## Start RECORDS FOR THE TASK

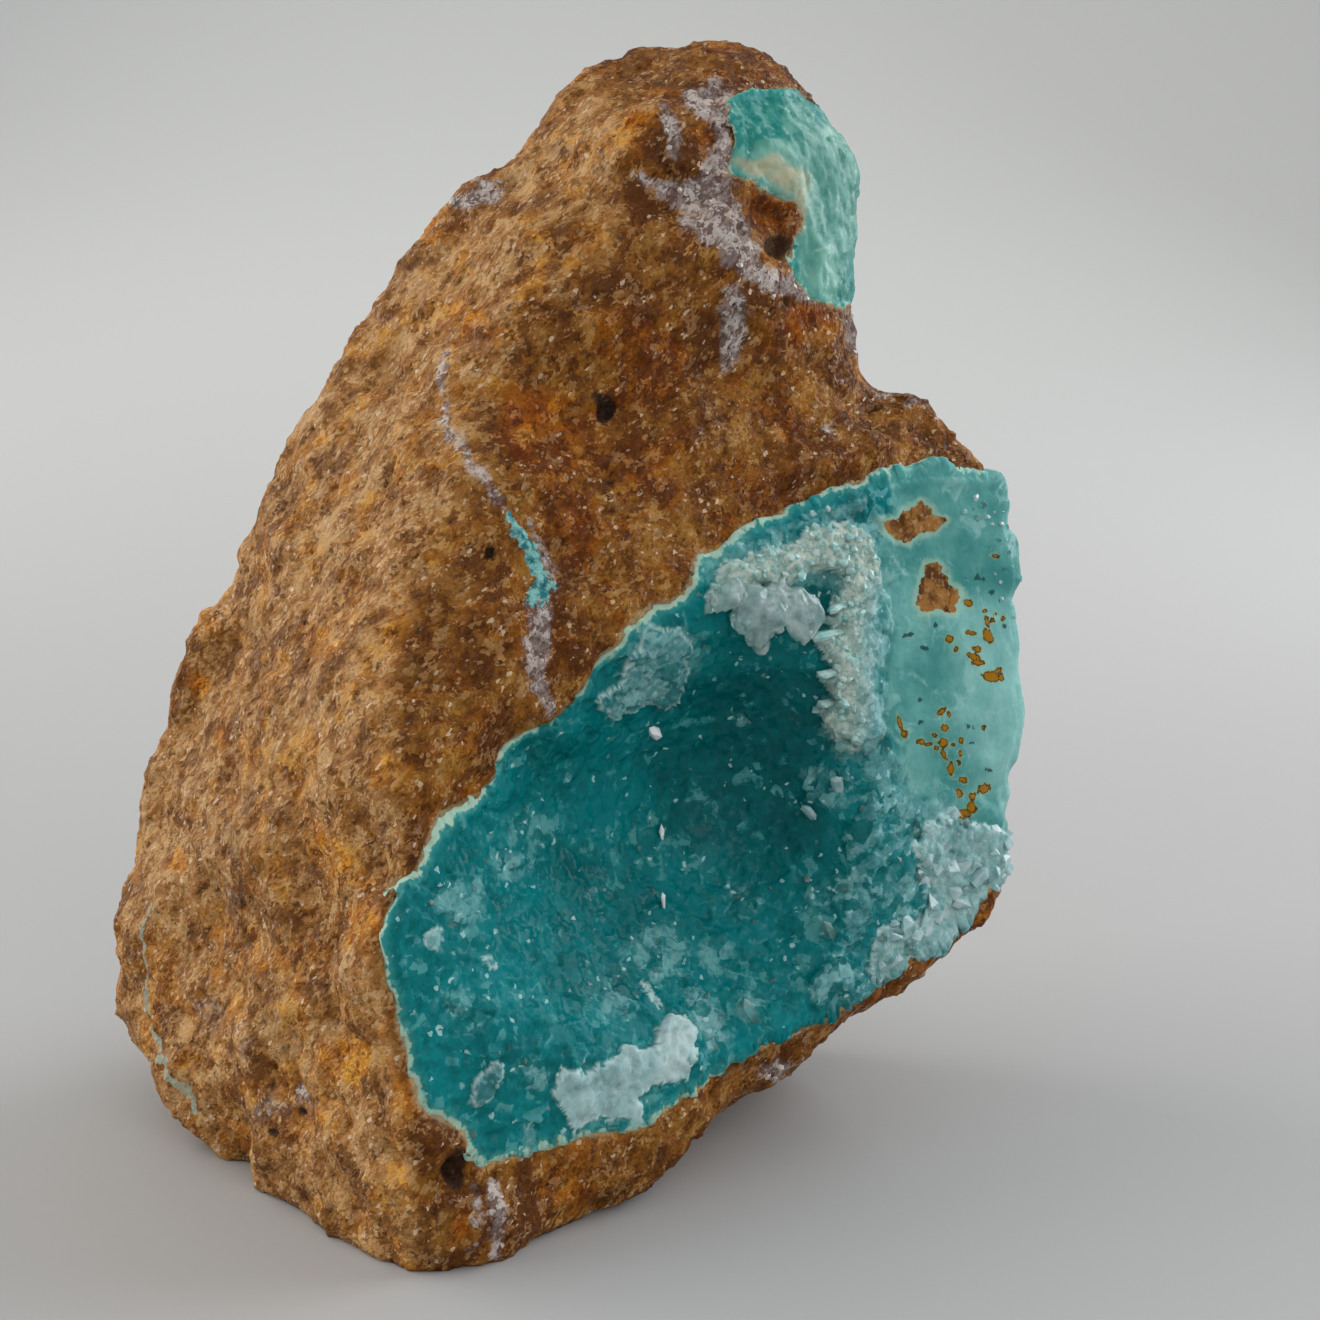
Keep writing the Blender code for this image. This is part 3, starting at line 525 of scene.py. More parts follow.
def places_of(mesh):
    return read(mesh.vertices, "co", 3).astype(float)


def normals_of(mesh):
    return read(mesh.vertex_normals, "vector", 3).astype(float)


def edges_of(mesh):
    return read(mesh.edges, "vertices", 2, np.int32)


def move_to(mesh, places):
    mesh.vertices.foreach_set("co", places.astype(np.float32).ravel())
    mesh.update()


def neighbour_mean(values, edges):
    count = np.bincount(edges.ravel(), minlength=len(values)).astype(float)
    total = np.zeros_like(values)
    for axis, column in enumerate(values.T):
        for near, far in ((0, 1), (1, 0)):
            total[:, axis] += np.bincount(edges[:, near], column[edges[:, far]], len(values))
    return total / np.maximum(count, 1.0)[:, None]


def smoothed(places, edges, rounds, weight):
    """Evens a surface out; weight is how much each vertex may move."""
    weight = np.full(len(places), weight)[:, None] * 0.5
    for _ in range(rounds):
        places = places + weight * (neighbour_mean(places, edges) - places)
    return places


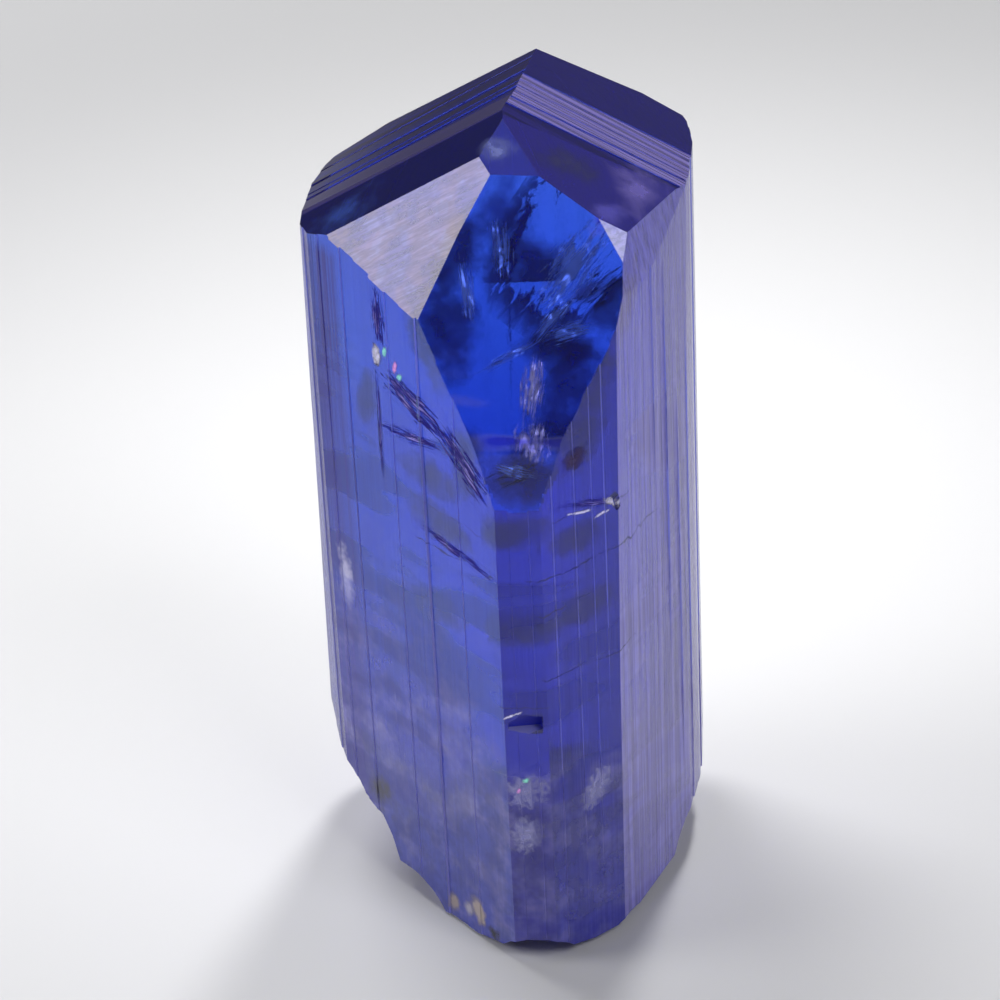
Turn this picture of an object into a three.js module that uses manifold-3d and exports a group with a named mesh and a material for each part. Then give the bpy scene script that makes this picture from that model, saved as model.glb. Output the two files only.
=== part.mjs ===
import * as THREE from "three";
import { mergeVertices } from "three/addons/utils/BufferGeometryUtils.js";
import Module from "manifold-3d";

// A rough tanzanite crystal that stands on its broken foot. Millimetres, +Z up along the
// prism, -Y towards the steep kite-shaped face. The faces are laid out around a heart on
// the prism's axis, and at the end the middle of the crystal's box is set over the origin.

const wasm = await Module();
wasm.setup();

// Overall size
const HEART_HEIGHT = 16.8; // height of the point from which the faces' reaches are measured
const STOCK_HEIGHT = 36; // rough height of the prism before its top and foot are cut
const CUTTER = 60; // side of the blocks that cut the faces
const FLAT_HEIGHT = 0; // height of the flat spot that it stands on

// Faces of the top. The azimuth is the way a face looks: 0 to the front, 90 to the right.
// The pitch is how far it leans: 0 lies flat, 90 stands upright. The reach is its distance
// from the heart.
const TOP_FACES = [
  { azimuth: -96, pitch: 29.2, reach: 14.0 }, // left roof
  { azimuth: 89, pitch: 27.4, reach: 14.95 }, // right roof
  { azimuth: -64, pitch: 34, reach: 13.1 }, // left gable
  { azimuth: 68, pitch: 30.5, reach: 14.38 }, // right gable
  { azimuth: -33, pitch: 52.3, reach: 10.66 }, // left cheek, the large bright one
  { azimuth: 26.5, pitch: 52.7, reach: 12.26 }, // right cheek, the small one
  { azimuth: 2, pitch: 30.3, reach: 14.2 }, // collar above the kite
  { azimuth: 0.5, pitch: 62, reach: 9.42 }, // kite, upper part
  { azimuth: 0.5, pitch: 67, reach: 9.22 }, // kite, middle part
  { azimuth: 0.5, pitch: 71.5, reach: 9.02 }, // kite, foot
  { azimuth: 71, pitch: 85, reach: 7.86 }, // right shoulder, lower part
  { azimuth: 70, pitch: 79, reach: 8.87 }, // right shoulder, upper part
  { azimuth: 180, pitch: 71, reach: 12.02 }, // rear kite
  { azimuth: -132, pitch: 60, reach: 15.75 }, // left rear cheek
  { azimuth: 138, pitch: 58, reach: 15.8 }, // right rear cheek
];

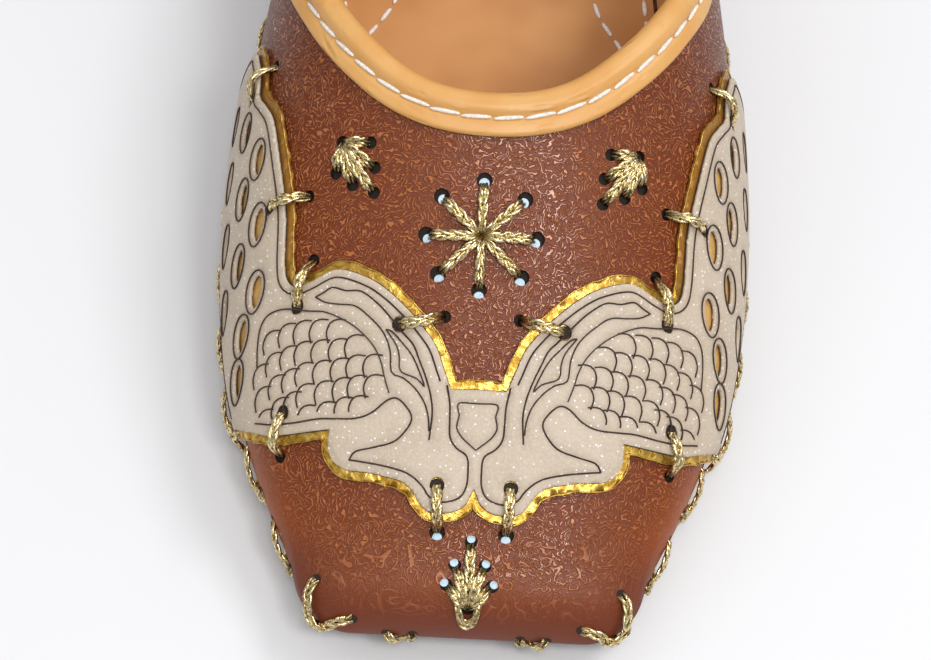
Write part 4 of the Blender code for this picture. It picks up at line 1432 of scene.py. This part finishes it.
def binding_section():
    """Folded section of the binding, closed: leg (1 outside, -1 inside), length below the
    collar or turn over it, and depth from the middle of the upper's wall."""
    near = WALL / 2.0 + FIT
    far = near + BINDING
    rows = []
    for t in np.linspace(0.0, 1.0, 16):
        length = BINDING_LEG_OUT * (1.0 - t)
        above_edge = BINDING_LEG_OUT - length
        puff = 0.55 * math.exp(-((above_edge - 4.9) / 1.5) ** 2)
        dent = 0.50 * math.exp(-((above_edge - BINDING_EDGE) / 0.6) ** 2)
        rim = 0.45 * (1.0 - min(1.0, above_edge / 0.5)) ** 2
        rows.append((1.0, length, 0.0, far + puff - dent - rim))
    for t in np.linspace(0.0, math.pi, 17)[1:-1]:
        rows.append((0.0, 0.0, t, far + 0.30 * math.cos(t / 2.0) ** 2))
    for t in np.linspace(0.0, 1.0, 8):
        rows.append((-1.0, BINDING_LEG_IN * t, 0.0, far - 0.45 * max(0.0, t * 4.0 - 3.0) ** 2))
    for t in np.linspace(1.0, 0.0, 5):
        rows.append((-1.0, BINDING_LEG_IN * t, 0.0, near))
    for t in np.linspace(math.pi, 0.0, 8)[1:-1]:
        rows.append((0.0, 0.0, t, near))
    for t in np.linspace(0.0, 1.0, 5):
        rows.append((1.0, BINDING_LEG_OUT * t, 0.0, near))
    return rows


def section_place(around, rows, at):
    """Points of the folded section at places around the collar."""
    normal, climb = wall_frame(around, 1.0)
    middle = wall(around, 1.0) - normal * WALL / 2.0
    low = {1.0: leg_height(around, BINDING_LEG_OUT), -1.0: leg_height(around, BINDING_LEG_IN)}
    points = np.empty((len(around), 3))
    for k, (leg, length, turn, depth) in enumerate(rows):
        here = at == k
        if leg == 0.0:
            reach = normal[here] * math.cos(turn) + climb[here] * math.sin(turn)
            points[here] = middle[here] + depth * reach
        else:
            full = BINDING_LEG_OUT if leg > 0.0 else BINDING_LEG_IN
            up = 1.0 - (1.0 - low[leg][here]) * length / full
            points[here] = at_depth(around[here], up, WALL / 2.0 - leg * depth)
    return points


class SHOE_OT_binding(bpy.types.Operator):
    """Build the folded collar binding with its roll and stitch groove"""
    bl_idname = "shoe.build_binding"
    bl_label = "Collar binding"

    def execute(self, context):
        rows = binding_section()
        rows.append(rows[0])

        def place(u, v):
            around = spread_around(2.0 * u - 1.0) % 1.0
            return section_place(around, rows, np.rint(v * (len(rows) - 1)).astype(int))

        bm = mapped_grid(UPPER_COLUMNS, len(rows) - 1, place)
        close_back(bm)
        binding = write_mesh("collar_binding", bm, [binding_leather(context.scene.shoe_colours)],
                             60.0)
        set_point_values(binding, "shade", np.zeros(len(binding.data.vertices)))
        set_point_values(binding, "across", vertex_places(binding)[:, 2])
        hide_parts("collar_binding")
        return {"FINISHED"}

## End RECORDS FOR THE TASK

Reproduce, without alteration, solely the lines beginning at the line that includes "Turn this picture" and ending at the line that includes "import Module from", both lines included.

Turn this picture of an object into a three.js module that uses manifold-3d and exports a group with a named mesh and a material for each part. Then give the bpy scene script that makes this picture from that model, saved as model.glb. Output the two files only.
=== part.mjs ===
import * as THREE from "three";
import { mergeVertices } from "three/addons/utils/BufferGeometryUtils.js";
import Module from "manifold-3d";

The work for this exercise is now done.